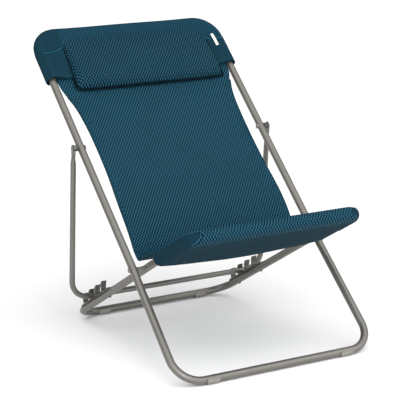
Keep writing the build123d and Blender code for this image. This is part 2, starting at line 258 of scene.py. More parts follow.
def math_node(tree, operation, a, b=None):
    made = node(tree, "ShaderNodeMath", operation=operation)
    for i, value in enumerate((a, b)):
        if value is None:
            continue
        if isinstance(value, (int, float)):
            made.inputs[i].default_value = value
        else:
            tree.links.new(value, made.inputs[i])
    return made.outputs[0]


def smooth_range(tree, value, low, high, to_low=0.0, to_high=1.0):
    made = node(tree, "ShaderNodeMapRange", interpolation_type="SMOOTHSTEP")
    tree.links.new(value, made.inputs["Value"])
    made.inputs["From Min"].default_value = low
    made.inputs["From Max"].default_value = high
    made.inputs["To Min"].default_value = to_low
    made.inputs["To Max"].default_value = to_high
    return made.outputs["Result"]


def mix_colour(tree, factor, first, second):
    made = node(tree, "ShaderNodeMix", data_type="RGBA")
    if isinstance(factor, (int, float)):
        made.inputs["Factor"].default_value = factor
    else:
        tree.links.new(factor, made.inputs["Factor"])
    for socket, value in (("A", first), ("B", second)):
        target = [s for s in made.inputs if s.name == socket and s.type == "RGBA"][0]
        if isinstance(value, tuple):
            target.default_value = value + (1.0,)
        else:
            tree.links.new(value, target)
    return [s for s in made.outputs if s.type == "RGBA"][0]


def noise(tree, vector, scale, detail=3.0, rough=0.5):
    made = node(tree, "ShaderNodeTexNoise")
    tree.links.new(vector, made.inputs["Vector"])
    made.inputs["Scale"].default_value = scale
    made.inputs["Detail"].default_value = detail
    made.inputs["Roughness"].default_value = rough
    return made.outputs["Fac"]


def bump(tree, bsdf, height, distance, strength=1.0):
    made = node(tree, "ShaderNodeBump")
    made.inputs["Strength"].default_value = strength
    made.inputs["Distance"].default_value = distance
    tree.links.new(height, made.inputs["Height"])
    tree.links.new(made.outputs["Normal"], bsdf.inputs["Normal"])


def cloth_coords(tree, flat_uv):
    """Two lengths on the cloth in metres, and a point for noise."""
    coords = node(tree, "ShaderNodeTexCoord")
    if flat_uv:
        split = node(tree, "ShaderNodeSeparateXYZ")
        tree.links.new(coords.outputs["UV"], split.inputs[0])
        return split.outputs[0], split.outputs[1], coords.outputs["UV"]
    turned = node(tree, "ShaderNodeMapping", vector_type="POINT")
    turned.inputs["Rotation"].default_value = (-BACK_ANGLE, 0.0, 0.0)
    tree.links.new(coords.outputs["Object"], turned.inputs["Vector"])
    split = node(tree, "ShaderNodeSeparateXYZ")
    tree.links.new(turned.outputs[0], split.inputs[0])
    return split.outputs[0], split.outputs[1], turned.outputs[0]


HOLE_PITCH = 0.0083                          # the mesh's holes, metres across the cloth
ROW_PITCH = 0.0116                           # and along it
YARN_ACROSS = 0.0011
YARN_ALONG = 0.0013
WEAVE_PITCH = 0.0012
CLOTH_SPECULAR = 0.06
PETROL = (0.0185, 0.0820, 0.1220)
# darkest teal: random flecks, and painted shade in the mesh's holes
PETROL_FLECK_AND_HOLE_SHADE = (0.0010, 0.0090, 0.0185)
# lightest teal: painted highlight on the mesh's ribs
PETROL_RIB_HIGHLIGHT = (0.0400, 0.1500, 0.2050)
MESH_LOW = (0.0035, 0.0320, 0.0570)
MESH_HIGH = (0.0052, 0.0415, 0.0710)
CLOTH_LOW = (0.0045, 0.0330, 0.0530)
CLOTH_HIGH = (0.0065, 0.0410, 0.0660)


def padded_mesh_material(name, flat_uv, tone=1.0, depth=1.0):
    """Knitted spacer mesh: staggered holes between soft ribs, with fine yarn on the ribs. The ribs are
    lightened as painted highlight and the holes darkened as painted shade; depth scales both and the
    bump.
    """
    mat, tree, bsdf = new_material(name)
    u, v, point = cloth_coords(tree, flat_uv)
    across = math_node(tree, "COSINE", math_node(tree, "MULTIPLY", u, 2 * math.pi / HOLE_PITCH))
    along = math_node(tree, "COSINE", math_node(tree, "MULTIPLY", v, 2 * math.pi / ROW_PITCH))
    lattice = math_node(tree, "MULTIPLY", across, along)
    hole = smooth_range(tree, lattice, 0.12, 0.62)
    rib = smooth_range(tree, lattice, -0.05, -0.75)
    yarn_u = math_node(tree, "SINE", math_node(tree, "MULTIPLY", u, 2 * math.pi / YARN_ACROSS))
    yarn_v = math_node(tree, "SINE", math_node(tree, "MULTIPLY", v, 2 * math.pi / YARN_ALONG))
    yarn = math_node(tree, "MULTIPLY", yarn_u, yarn_v)
    patch = noise(tree, point, 9.0, 3.0)
    fleck = noise(tree, point, 420.0, 2.0)
    low = tuple(c * tone for c in MESH_LOW)
    high = tuple(c * tone for c in MESH_HIGH)
    light = tuple(c * tone for c in PETROL_RIB_HIGHLIGHT)
    base = mix_colour(tree, patch, low, high)
    # painted highlight: the ribs between the holes are lightened
    rib_highlit = mix_colour(tree, math_node(tree, "MULTIPLY", rib, 0.75 * depth), base, light)
    flecked = mix_colour(tree, smooth_range(tree, fleck, 0.35, 0.75, 0.0, 0.22), rib_highlit,
                         PETROL_FLECK_AND_HOLE_SHADE)
    # painted shade: the holes are darkened nearly to the darkest teal
    colour = mix_colour(tree, math_node(tree, "MULTIPLY", hole, 0.93 * depth), flecked,
                        PETROL_FLECK_AND_HOLE_SHADE)
    tree.links.new(colour, bsdf.inputs["Base Color"])
    rough = smooth_range(tree, hole, 0.0, 1.0, 0.62, 0.95)
    tree.links.new(rough, bsdf.inputs["Roughness"])
    bsdf.inputs["Specular IOR Level"].default_value = CLOTH_SPECULAR
    height = math_node(tree, "SUBTRACT", math_node(tree, "MULTIPLY", yarn, 0.06), hole)
    height = math_node(tree, "ADD", height, math_node(tree, "MULTIPLY", rib, 0.35))
    bump(tree, bsdf, height, 0.0020, depth)
    return mat


def plain_cloth_material(name, flat_uv, tint=1.0):
    """Tight plain weave with a little unevenness in the dye."""
    mat, tree, bsdf = new_material(name)
    u, v, point = cloth_coords(tree, flat_uv)
    warp = math_node(tree, "SINE", math_node(tree, "MULTIPLY", u, 2 * math.pi / WEAVE_PITCH))
    weft = math_node(tree, "SINE", math_node(tree, "MULTIPLY", v, 2 * math.pi / WEAVE_PITCH))
    weave = math_node(tree, "MULTIPLY", warp, weft)
    patch = noise(tree, point, 14.0, 4.0)
    low = tuple(c * tint for c in CLOTH_LOW)
    high = tuple(c * tint for c in CLOTH_HIGH)
    base = mix_colour(tree, patch, low, high)
    colour = mix_colour(tree, smooth_range(tree, weave, -0.2, 0.9, 0.0, 0.35), base,
                        tuple(c * tint * 1.5 for c in PETROL))
    tree.links.new(colour, bsdf.inputs["Base Color"])
    grain = noise(tree, point, 900.0, 2.0)
    tree.links.new(smooth_range(tree, grain, 0.2, 0.8, 0.70, 0.88), bsdf.inputs["Roughness"])
    bsdf.inputs["Specular IOR Level"].default_value = CLOTH_SPECULAR
    soft = noise(tree, point, 26.0, 2.0)
    height = math_node(tree, "ADD", math_node(tree, "MULTIPLY", weave, 0.12), soft)
    bump(tree, bsdf, height, 0.0012, 0.5)
    return mat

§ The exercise
Give the data again, exactly as it stands.

§ Answer to the exercise
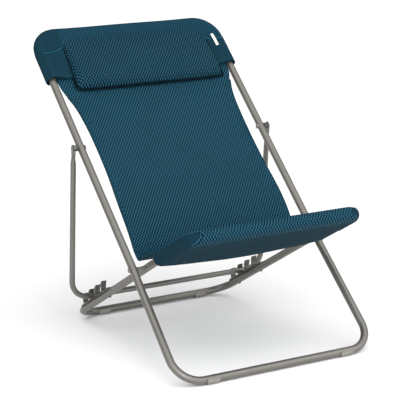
Keep writing the build123d and Blender code for this image. This is part 2, starting at line 258 of scene.py. More parts follow.
def math_node(tree, operation, a, b=None):
    made = node(tree, "ShaderNodeMath", operation=operation)
    for i, value in enumerate((a, b)):
        if value is None:
            continue
        if isinstance(value, (int, float)):
            made.inputs[i].default_value = value
        else:
            tree.links.new(value, made.inputs[i])
    return made.outputs[0]


def smooth_range(tree, value, low, high, to_low=0.0, to_high=1.0):
    made = node(tree, "ShaderNodeMapRange", interpolation_type="SMOOTHSTEP")
    tree.links.new(value, made.inputs["Value"])
    made.inputs["From Min"].default_value = low
    made.inputs["From Max"].default_value = high
    made.inputs["To Min"].default_value = to_low
    made.inputs["To Max"].default_value = to_high
    return made.outputs["Result"]


def mix_colour(tree, factor, first, second):
    made = node(tree, "ShaderNodeMix", data_type="RGBA")
    if isinstance(factor, (int, float)):
        made.inputs["Factor"].default_value = factor
    else:
        tree.links.new(factor, made.inputs["Factor"])
    for socket, value in (("A", first), ("B", second)):
        target = [s for s in made.inputs if s.name == socket and s.type == "RGBA"][0]
        if isinstance(value, tuple):
            target.default_value = value + (1.0,)
        else:
            tree.links.new(value, target)
    return [s for s in made.outputs if s.type == "RGBA"][0]


def noise(tree, vector, scale, detail=3.0, rough=0.5):
    made = node(tree, "ShaderNodeTexNoise")
    tree.links.new(vector, made.inputs["Vector"])
    made.inputs["Scale"].default_value = scale
    made.inputs["Detail"].default_value = detail
    made.inputs["Roughness"].default_value = rough
    return made.outputs["Fac"]


def bump(tree, bsdf, height, distance, strength=1.0):
    made = node(tree, "ShaderNodeBump")
    made.inputs["Strength"].default_value = strength
    made.inputs["Distance"].default_value = distance
    tree.links.new(height, made.inputs["Height"])
    tree.links.new(made.outputs["Normal"], bsdf.inputs["Normal"])


def cloth_coords(tree, flat_uv):
    """Two lengths on the cloth in metres, and a point for noise."""
    coords = node(tree, "ShaderNodeTexCoord")
    if flat_uv:
        split = node(tree, "ShaderNodeSeparateXYZ")
        tree.links.new(coords.outputs["UV"], split.inputs[0])
        return split.outputs[0], split.outputs[1], coords.outputs["UV"]
    turned = node(tree, "ShaderNodeMapping", vector_type="POINT")
    turned.inputs["Rotation"].default_value = (-BACK_ANGLE, 0.0, 0.0)
    tree.links.new(coords.outputs["Object"], turned.inputs["Vector"])
    split = node(tree, "ShaderNodeSeparateXYZ")
    tree.links.new(turned.outputs[0], split.inputs[0])
    return split.outputs[0], split.outputs[1], turned.outputs[0]


HOLE_PITCH = 0.0083                          # the mesh's holes, metres across the cloth
ROW_PITCH = 0.0116                           # and along it
YARN_ACROSS = 0.0011
YARN_ALONG = 0.0013
WEAVE_PITCH = 0.0012
CLOTH_SPECULAR = 0.06
PETROL = (0.0185, 0.0820, 0.1220)
# darkest teal: random flecks, and painted shade in the mesh's holes
PETROL_FLECK_AND_HOLE_SHADE = (0.0010, 0.0090, 0.0185)
# lightest teal: painted highlight on the mesh's ribs
PETROL_RIB_HIGHLIGHT = (0.0400, 0.1500, 0.2050)
MESH_LOW = (0.0035, 0.0320, 0.0570)
MESH_HIGH = (0.0052, 0.0415, 0.0710)
CLOTH_LOW = (0.0045, 0.0330, 0.0530)
CLOTH_HIGH = (0.0065, 0.0410, 0.0660)


def padded_mesh_material(name, flat_uv, tone=1.0, depth=1.0):
    """Knitted spacer mesh: staggered holes between soft ribs, with fine yarn on the ribs. The ribs are
    lightened as painted highlight and the holes darkened as painted shade; depth scales both and the
    bump.
    """
    mat, tree, bsdf = new_material(name)
    u, v, point = cloth_coords(tree, flat_uv)
    across = math_node(tree, "COSINE", math_node(tree, "MULTIPLY", u, 2 * math.pi / HOLE_PITCH))
    along = math_node(tree, "COSINE", math_node(tree, "MULTIPLY", v, 2 * math.pi / ROW_PITCH))
    lattice = math_node(tree, "MULTIPLY", across, along)
    hole = smooth_range(tree, lattice, 0.12, 0.62)
    rib = smooth_range(tree, lattice, -0.05, -0.75)
    yarn_u = math_node(tree, "SINE", math_node(tree, "MULTIPLY", u, 2 * math.pi / YARN_ACROSS))
    yarn_v = math_node(tree, "SINE", math_node(tree, "MULTIPLY", v, 2 * math.pi / YARN_ALONG))
    yarn = math_node(tree, "MULTIPLY", yarn_u, yarn_v)
    patch = noise(tree, point, 9.0, 3.0)
    fleck = noise(tree, point, 420.0, 2.0)
    low = tuple(c * tone for c in MESH_LOW)
    high = tuple(c * tone for c in MESH_HIGH)
    light = tuple(c * tone for c in PETROL_RIB_HIGHLIGHT)
    base = mix_colour(tree, patch, low, high)
    # painted highlight: the ribs between the holes are lightened
    rib_highlit = mix_colour(tree, math_node(tree, "MULTIPLY", rib, 0.75 * depth), base, light)
    flecked = mix_colour(tree, smooth_range(tree, fleck, 0.35, 0.75, 0.0, 0.22), rib_highlit,
                         PETROL_FLECK_AND_HOLE_SHADE)
    # painted shade: the holes are darkened nearly to the darkest teal
    colour = mix_colour(tree, math_node(tree, "MULTIPLY", hole, 0.93 * depth), flecked,
                        PETROL_FLECK_AND_HOLE_SHADE)
    tree.links.new(colour, bsdf.inputs["Base Color"])
    rough = smooth_range(tree, hole, 0.0, 1.0, 0.62, 0.95)
    tree.links.new(rough, bsdf.inputs["Roughness"])
    bsdf.inputs["Specular IOR Level"].default_value = CLOTH_SPECULAR
    height = math_node(tree, "SUBTRACT", math_node(tree, "MULTIPLY", yarn, 0.06), hole)
    height = math_node(tree, "ADD", height, math_node(tree, "MULTIPLY", rib, 0.35))
    bump(tree, bsdf, height, 0.0020, depth)
    return mat


def plain_cloth_material(name, flat_uv, tint=1.0):
    """Tight plain weave with a little unevenness in the dye."""
    mat, tree, bsdf = new_material(name)
    u, v, point = cloth_coords(tree, flat_uv)
    warp = math_node(tree, "SINE", math_node(tree, "MULTIPLY", u, 2 * math.pi / WEAVE_PITCH))
    weft = math_node(tree, "SINE", math_node(tree, "MULTIPLY", v, 2 * math.pi / WEAVE_PITCH))
    weave = math_node(tree, "MULTIPLY", warp, weft)
    patch = noise(tree, point, 14.0, 4.0)
    low = tuple(c * tint for c in CLOTH_LOW)
    high = tuple(c * tint for c in CLOTH_HIGH)
    base = mix_colour(tree, patch, low, high)
    colour = mix_colour(tree, smooth_range(tree, weave, -0.2, 0.9, 0.0, 0.35), base,
                        tuple(c * tint * 1.5 for c in PETROL))
    tree.links.new(colour, bsdf.inputs["Base Color"])
    grain = noise(tree, point, 900.0, 2.0)
    tree.links.new(smooth_range(tree, grain, 0.2, 0.8, 0.70, 0.88), bsdf.inputs["Roughness"])
    bsdf.inputs["Specular IOR Level"].default_value = CLOTH_SPECULAR
    soft = noise(tree, point, 26.0, 2.0)
    height = math_node(tree, "ADD", math_node(tree, "MULTIPLY", weave, 0.12), soft)
    bump(tree, bsdf, height, 0.0012, 0.5)
    return mat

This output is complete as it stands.